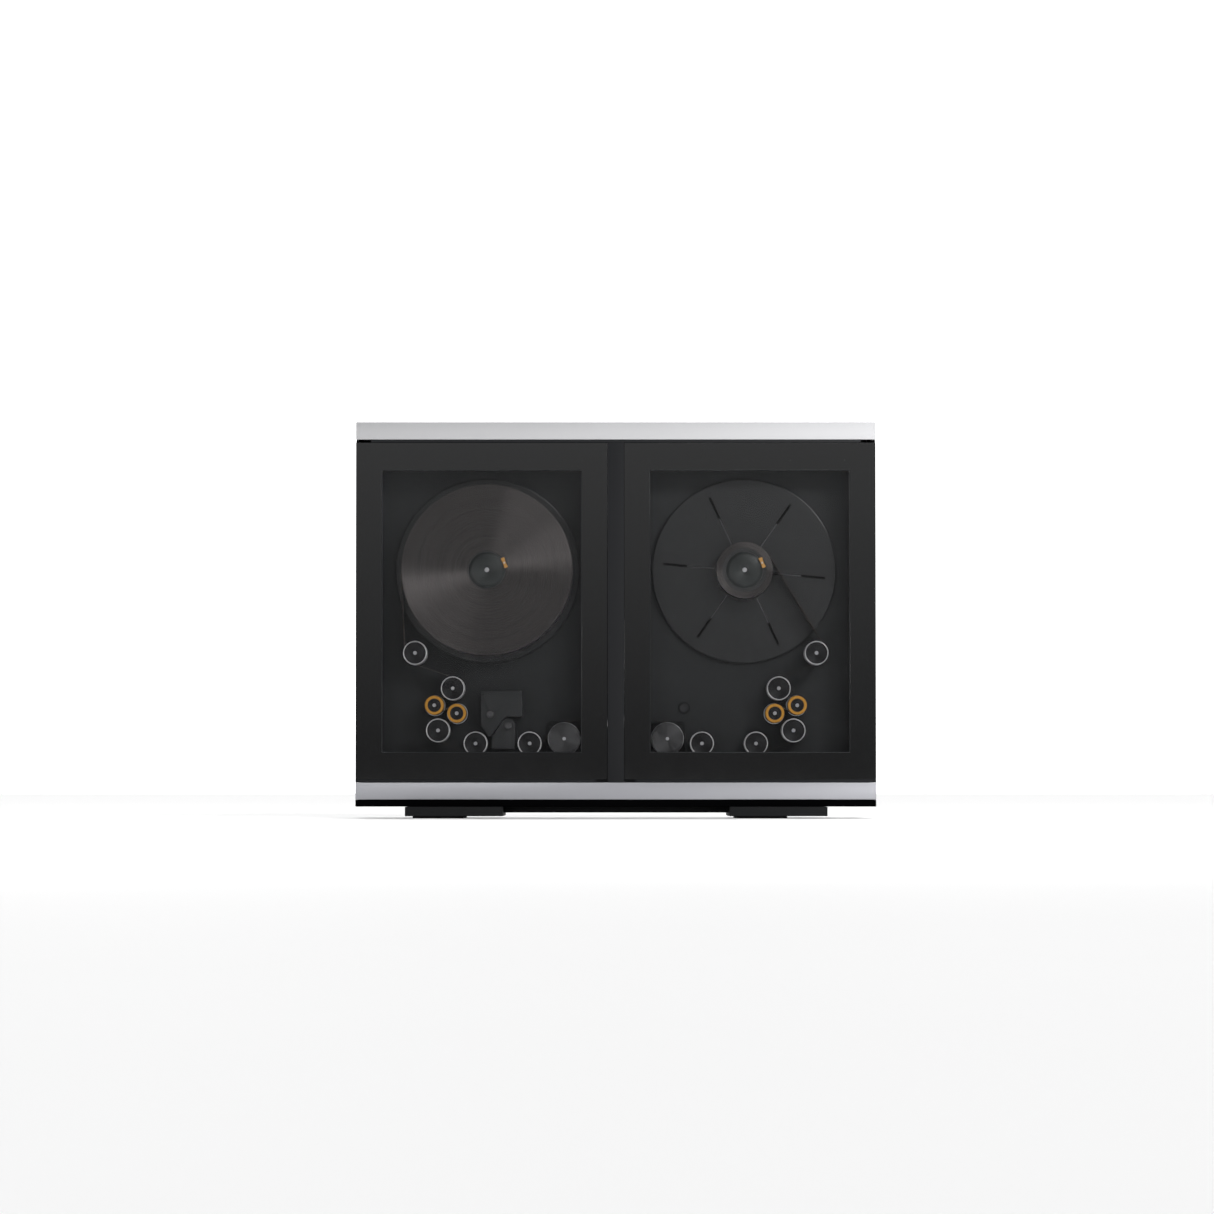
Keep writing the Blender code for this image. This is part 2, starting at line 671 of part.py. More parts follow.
def knob(name, at, seat):
    shape = bmesh.new()
    add_turned(
        shape,
        [
            (0, seat - CLEAR - KNOB_LENGTH), (KNOB_RADIUS, seat - CLEAR - KNOB_LENGTH),
            (KNOB_RADIUS, seat - CLEAR), (KNOB_STUD_RADIUS, seat - CLEAR),
            (KNOB_STUD_RADIUS, seat + KNOB_STUD_LENGTH), (0, seat + KNOB_STUD_LENGTH),
        ],
        at,
    )
    piece(name, shape, black_metal, at, smooth=True)


def stud_hole(target, at, seat):
    hole = bmesh.new()
    add_rod(hole, at, KNOB_STUD_RADIUS + CLEAR, seat - KNOB_LENGTH, seat + KNOB_STUD_LENGTH + CLEAR)
    combine(target, "DIFFERENCE", hole)


def reader():
    """A stepped plate and, in its lower corner, a head with a round nose over the film's level run."""
    plate_face = deck_face - READER_PLATE_RISE
    block_face = deck_face - READER_BLOCK_RISE
    seat = deck_face - CLEAR
    nose = READER_NOSE_RADIUS
    reach = nose + READER_SLOT
    corner = arc(READER_PIVOT, reach, READER_SLANT + math.radians(80), 0, 1)[0]
    toe_x = corner[0] - (corner[1] - READER_TOE) / math.tan(READER_SLANT)
    plate_outline = [
        (READER_LEFT, READER_TOP), (READER_LEFT, READER_TOE + 1.45 * nose),
        (READER_LEFT + nose, READER_TOE), (toe_x, READER_TOE), corner,
        (corner[0] + READER_STEP - corner[1], READER_STEP), (READER_RIGHT, READER_STEP),
        (READER_RIGHT, READER_TOP),
    ]
    plate = bmesh.new()
    add_slab(plate, plate_outline, plate_face, seat)
    plate = piece("reader_plate", plate, satin_silver)
    stud_hole(plate, READER_KNOB_AT, plate_face)
    head_outline = [
        (toe_x, READER_BLOCK_FOOT), (READER_PIVOT[0] + nose, READER_BLOCK_FOOT),
        *arc(READER_PIVOT, nose, 0, READER_SLANT + math.pi / 2, 8),
        (toe_x + READER_SLOT, READER_TOE - 2 * READER_SLOT),
    ]
    head = bmesh.new()
    add_slab(head, head_outline, block_face, seat)
    head = piece("reader_head", head, charcoal_deck)
    stud_hole(head, READER_PIVOT, block_face)
    knob("reader_knob_upper", READER_KNOB_AT, plate_face)
    knob("reader_knob_lower", READER_PIVOT, block_face)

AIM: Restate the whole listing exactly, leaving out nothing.

EXERCISE ANSWER:
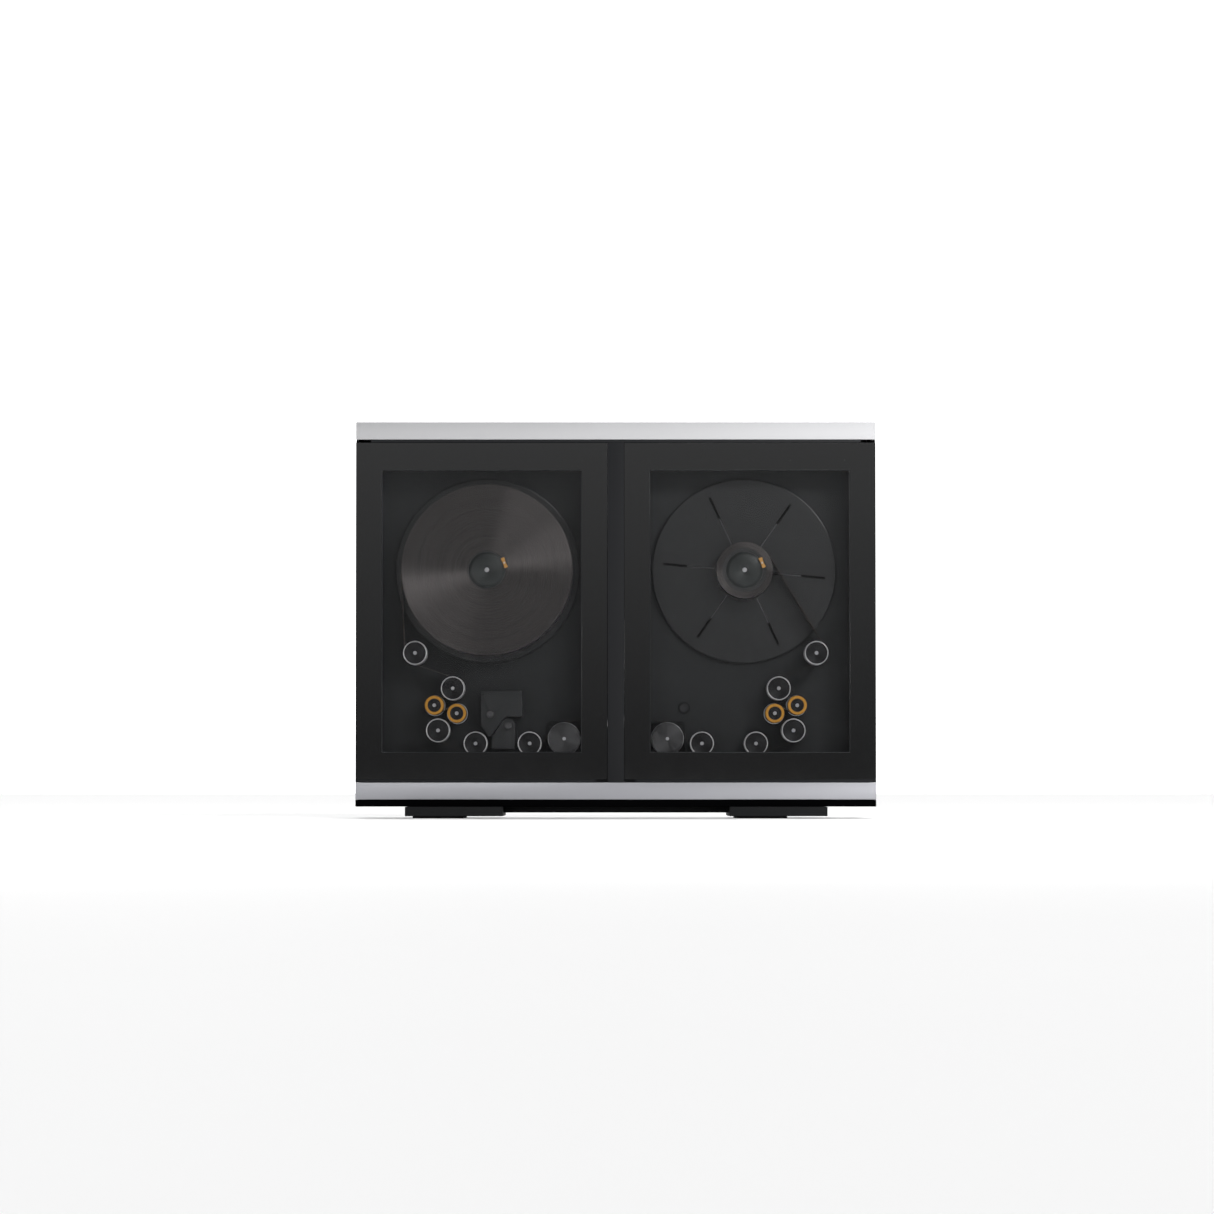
Keep writing the Blender code for this image. This is part 2, starting at line 671 of part.py. More parts follow.
def knob(name, at, seat):
    shape = bmesh.new()
    add_turned(
        shape,
        [
            (0, seat - CLEAR - KNOB_LENGTH), (KNOB_RADIUS, seat - CLEAR - KNOB_LENGTH),
            (KNOB_RADIUS, seat - CLEAR), (KNOB_STUD_RADIUS, seat - CLEAR),
            (KNOB_STUD_RADIUS, seat + KNOB_STUD_LENGTH), (0, seat + KNOB_STUD_LENGTH),
        ],
        at,
    )
    piece(name, shape, black_metal, at, smooth=True)


def stud_hole(target, at, seat):
    hole = bmesh.new()
    add_rod(hole, at, KNOB_STUD_RADIUS + CLEAR, seat - KNOB_LENGTH, seat + KNOB_STUD_LENGTH + CLEAR)
    combine(target, "DIFFERENCE", hole)


def reader():
    """A stepped plate and, in its lower corner, a head with a round nose over the film's level run."""
    plate_face = deck_face - READER_PLATE_RISE
    block_face = deck_face - READER_BLOCK_RISE
    seat = deck_face - CLEAR
    nose = READER_NOSE_RADIUS
    reach = nose + READER_SLOT
    corner = arc(READER_PIVOT, reach, READER_SLANT + math.radians(80), 0, 1)[0]
    toe_x = corner[0] - (corner[1] - READER_TOE) / math.tan(READER_SLANT)
    plate_outline = [
        (READER_LEFT, READER_TOP), (READER_LEFT, READER_TOE + 1.45 * nose),
        (READER_LEFT + nose, READER_TOE), (toe_x, READER_TOE), corner,
        (corner[0] + READER_STEP - corner[1], READER_STEP), (READER_RIGHT, READER_STEP),
        (READER_RIGHT, READER_TOP),
    ]
    plate = bmesh.new()
    add_slab(plate, plate_outline, plate_face, seat)
    plate = piece("reader_plate", plate, satin_silver)
    stud_hole(plate, READER_KNOB_AT, plate_face)
    head_outline = [
        (toe_x, READER_BLOCK_FOOT), (READER_PIVOT[0] + nose, READER_BLOCK_FOOT),
        *arc(READER_PIVOT, nose, 0, READER_SLANT + math.pi / 2, 8),
        (toe_x + READER_SLOT, READER_TOE - 2 * READER_SLOT),
    ]
    head = bmesh.new()
    add_slab(head, head_outline, block_face, seat)
    head = piece("reader_head", head, charcoal_deck)
    stud_hole(head, READER_PIVOT, block_face)
    knob("reader_knob_upper", READER_KNOB_AT, plate_face)
    knob("reader_knob_lower", READER_PIVOT, block_face)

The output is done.